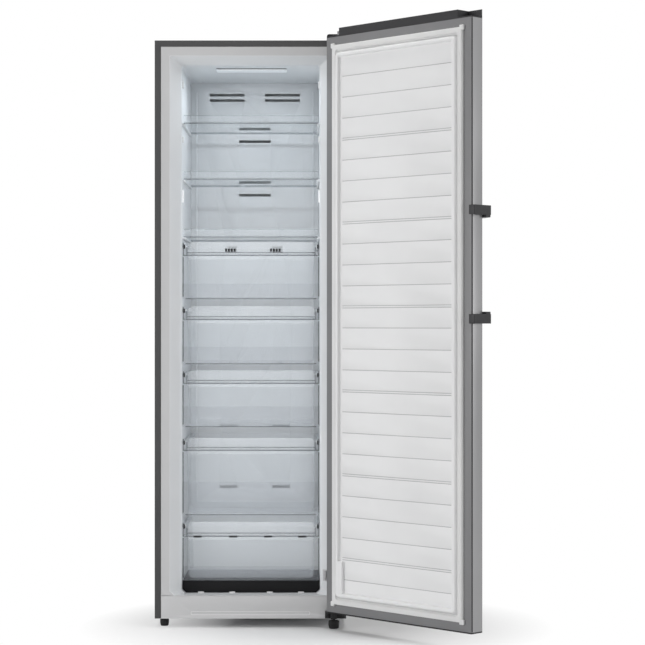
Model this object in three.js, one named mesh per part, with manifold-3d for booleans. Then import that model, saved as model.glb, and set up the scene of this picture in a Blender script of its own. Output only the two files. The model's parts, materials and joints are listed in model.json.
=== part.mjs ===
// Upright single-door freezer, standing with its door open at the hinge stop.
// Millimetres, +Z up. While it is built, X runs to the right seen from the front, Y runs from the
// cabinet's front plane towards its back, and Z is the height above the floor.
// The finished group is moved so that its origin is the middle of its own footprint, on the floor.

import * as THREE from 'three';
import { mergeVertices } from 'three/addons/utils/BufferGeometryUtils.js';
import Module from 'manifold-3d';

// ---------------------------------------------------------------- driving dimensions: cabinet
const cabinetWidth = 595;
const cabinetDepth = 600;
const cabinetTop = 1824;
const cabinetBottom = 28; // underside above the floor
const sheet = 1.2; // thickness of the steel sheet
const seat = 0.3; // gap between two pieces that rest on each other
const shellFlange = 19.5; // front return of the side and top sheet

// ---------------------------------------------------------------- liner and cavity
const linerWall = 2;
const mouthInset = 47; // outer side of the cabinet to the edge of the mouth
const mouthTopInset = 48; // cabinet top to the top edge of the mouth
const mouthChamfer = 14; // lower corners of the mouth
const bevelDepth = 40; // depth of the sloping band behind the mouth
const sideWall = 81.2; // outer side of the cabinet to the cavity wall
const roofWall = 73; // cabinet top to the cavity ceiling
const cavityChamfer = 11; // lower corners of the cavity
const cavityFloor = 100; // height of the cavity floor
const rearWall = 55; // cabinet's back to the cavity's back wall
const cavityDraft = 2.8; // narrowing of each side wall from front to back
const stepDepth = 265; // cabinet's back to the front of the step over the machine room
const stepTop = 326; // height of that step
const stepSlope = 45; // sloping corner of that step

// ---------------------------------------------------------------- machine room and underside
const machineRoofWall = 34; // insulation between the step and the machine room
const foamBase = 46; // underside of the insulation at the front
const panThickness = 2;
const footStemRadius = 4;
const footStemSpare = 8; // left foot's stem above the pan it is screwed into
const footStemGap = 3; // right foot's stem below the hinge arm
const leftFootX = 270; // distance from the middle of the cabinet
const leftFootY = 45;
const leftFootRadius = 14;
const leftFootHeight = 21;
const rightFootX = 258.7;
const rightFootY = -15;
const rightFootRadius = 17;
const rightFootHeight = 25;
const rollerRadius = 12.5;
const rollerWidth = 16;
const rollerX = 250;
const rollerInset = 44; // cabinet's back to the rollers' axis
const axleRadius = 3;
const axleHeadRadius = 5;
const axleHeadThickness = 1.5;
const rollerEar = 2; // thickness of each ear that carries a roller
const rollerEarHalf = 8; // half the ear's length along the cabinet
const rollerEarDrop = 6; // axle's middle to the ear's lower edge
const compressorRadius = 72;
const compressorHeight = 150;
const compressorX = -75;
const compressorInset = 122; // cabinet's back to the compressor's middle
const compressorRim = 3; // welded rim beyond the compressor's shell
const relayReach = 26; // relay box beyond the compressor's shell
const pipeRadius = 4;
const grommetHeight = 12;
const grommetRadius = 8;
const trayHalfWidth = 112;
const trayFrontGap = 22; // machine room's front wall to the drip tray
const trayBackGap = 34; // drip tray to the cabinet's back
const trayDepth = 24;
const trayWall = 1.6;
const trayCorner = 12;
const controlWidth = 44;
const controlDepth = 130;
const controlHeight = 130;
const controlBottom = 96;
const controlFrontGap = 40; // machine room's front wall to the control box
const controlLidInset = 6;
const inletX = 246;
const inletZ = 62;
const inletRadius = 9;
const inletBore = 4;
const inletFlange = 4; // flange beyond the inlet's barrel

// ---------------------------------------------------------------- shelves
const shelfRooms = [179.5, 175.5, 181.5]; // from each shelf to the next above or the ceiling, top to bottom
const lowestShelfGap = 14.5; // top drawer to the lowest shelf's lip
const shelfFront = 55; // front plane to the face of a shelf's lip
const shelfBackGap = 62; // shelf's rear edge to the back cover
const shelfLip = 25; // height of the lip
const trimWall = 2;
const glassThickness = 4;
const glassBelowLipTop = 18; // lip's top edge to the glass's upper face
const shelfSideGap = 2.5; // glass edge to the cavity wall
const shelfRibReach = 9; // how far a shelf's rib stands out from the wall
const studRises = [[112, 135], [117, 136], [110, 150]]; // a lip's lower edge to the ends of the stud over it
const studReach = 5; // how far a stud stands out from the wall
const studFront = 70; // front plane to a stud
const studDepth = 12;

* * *

*WHAT TO DO*: Output all of the material, please, exactly as it stands.

*RESPONSE*:
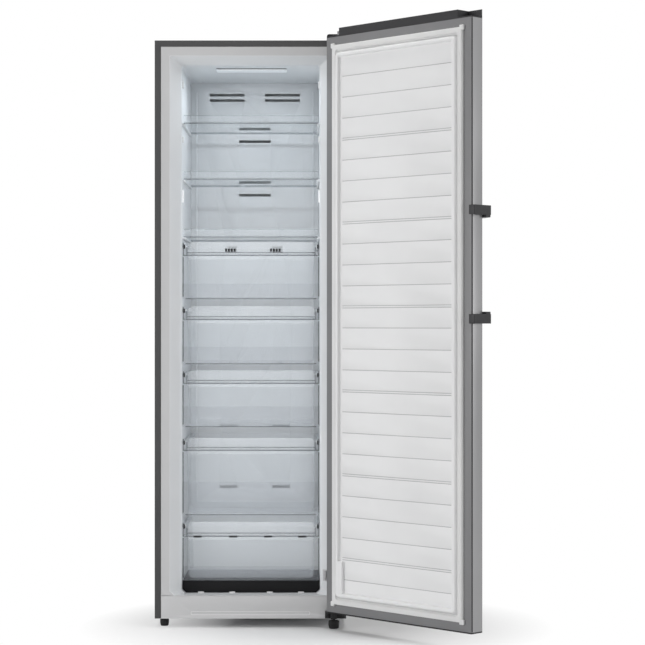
Model this object in three.js, one named mesh per part, with manifold-3d for booleans. Then import that model, saved as model.glb, and set up the scene of this picture in a Blender script of its own. Output only the two files. The model's parts, materials and joints are listed in model.json.
=== part.mjs ===
// Upright single-door freezer, standing with its door open at the hinge stop.
// Millimetres, +Z up. While it is built, X runs to the right seen from the front, Y runs from the
// cabinet's front plane towards its back, and Z is the height above the floor.
// The finished group is moved so that its origin is the middle of its own footprint, on the floor.

import * as THREE from 'three';
import { mergeVertices } from 'three/addons/utils/BufferGeometryUtils.js';
import Module from 'manifold-3d';

// ---------------------------------------------------------------- driving dimensions: cabinet
const cabinetWidth = 595;
const cabinetDepth = 600;
const cabinetTop = 1824;
const cabinetBottom = 28; // underside above the floor
const sheet = 1.2; // thickness of the steel sheet
const seat = 0.3; // gap between two pieces that rest on each other
const shellFlange = 19.5; // front return of the side and top sheet

// ---------------------------------------------------------------- liner and cavity
const linerWall = 2;
const mouthInset = 47; // outer side of the cabinet to the edge of the mouth
const mouthTopInset = 48; // cabinet top to the top edge of the mouth
const mouthChamfer = 14; // lower corners of the mouth
const bevelDepth = 40; // depth of the sloping band behind the mouth
const sideWall = 81.2; // outer side of the cabinet to the cavity wall
const roofWall = 73; // cabinet top to the cavity ceiling
const cavityChamfer = 11; // lower corners of the cavity
const cavityFloor = 100; // height of the cavity floor
const rearWall = 55; // cabinet's back to the cavity's back wall
const cavityDraft = 2.8; // narrowing of each side wall from front to back
const stepDepth = 265; // cabinet's back to the front of the step over the machine room
const stepTop = 326; // height of that step
const stepSlope = 45; // sloping corner of that step

// ---------------------------------------------------------------- machine room and underside
const machineRoofWall = 34; // insulation between the step and the machine room
const foamBase = 46; // underside of the insulation at the front
const panThickness = 2;
const footStemRadius = 4;
const footStemSpare = 8; // left foot's stem above the pan it is screwed into
const footStemGap = 3; // right foot's stem below the hinge arm
const leftFootX = 270; // distance from the middle of the cabinet
const leftFootY = 45;
const leftFootRadius = 14;
const leftFootHeight = 21;
const rightFootX = 258.7;
const rightFootY = -15;
const rightFootRadius = 17;
const rightFootHeight = 25;
const rollerRadius = 12.5;
const rollerWidth = 16;
const rollerX = 250;
const rollerInset = 44; // cabinet's back to the rollers' axis
const axleRadius = 3;
const axleHeadRadius = 5;
const axleHeadThickness = 1.5;
const rollerEar = 2; // thickness of each ear that carries a roller
const rollerEarHalf = 8; // half the ear's length along the cabinet
const rollerEarDrop = 6; // axle's middle to the ear's lower edge
const compressorRadius = 72;
const compressorHeight = 150;
const compressorX = -75;
const compressorInset = 122; // cabinet's back to the compressor's middle
const compressorRim = 3; // welded rim beyond the compressor's shell
const relayReach = 26; // relay box beyond the compressor's shell
const pipeRadius = 4;
const grommetHeight = 12;
const grommetRadius = 8;
const trayHalfWidth = 112;
const trayFrontGap = 22; // machine room's front wall to the drip tray
const trayBackGap = 34; // drip tray to the cabinet's back
const trayDepth = 24;
const trayWall = 1.6;
const trayCorner = 12;
const controlWidth = 44;
const controlDepth = 130;
const controlHeight = 130;
const controlBottom = 96;
const controlFrontGap = 40; // machine room's front wall to the control box
const controlLidInset = 6;
const inletX = 246;
const inletZ = 62;
const inletRadius = 9;
const inletBore = 4;
const inletFlange = 4; // flange beyond the inlet's barrel

// ---------------------------------------------------------------- shelves
const shelfRooms = [179.5, 175.5, 181.5]; // from each shelf to the next above or the ceiling, top to bottom
const lowestShelfGap = 14.5; // top drawer to the lowest shelf's lip
const shelfFront = 55; // front plane to the face of a shelf's lip
const shelfBackGap = 62; // shelf's rear edge to the back cover
const shelfLip = 25; // height of the lip
const trimWall = 2;
const glassThickness = 4;
const glassBelowLipTop = 18; // lip's top edge to the glass's upper face
const shelfSideGap = 2.5; // glass edge to the cavity wall
const shelfRibReach = 9; // how far a shelf's rib stands out from the wall
const studRises = [[112, 135], [117, 136], [110, 150]]; // a lip's lower edge to the ends of the stud over it
const studReach = 5; // how far a stud stands out from the wall
const studFront = 70; // front plane to a stud
const studDepth = 12;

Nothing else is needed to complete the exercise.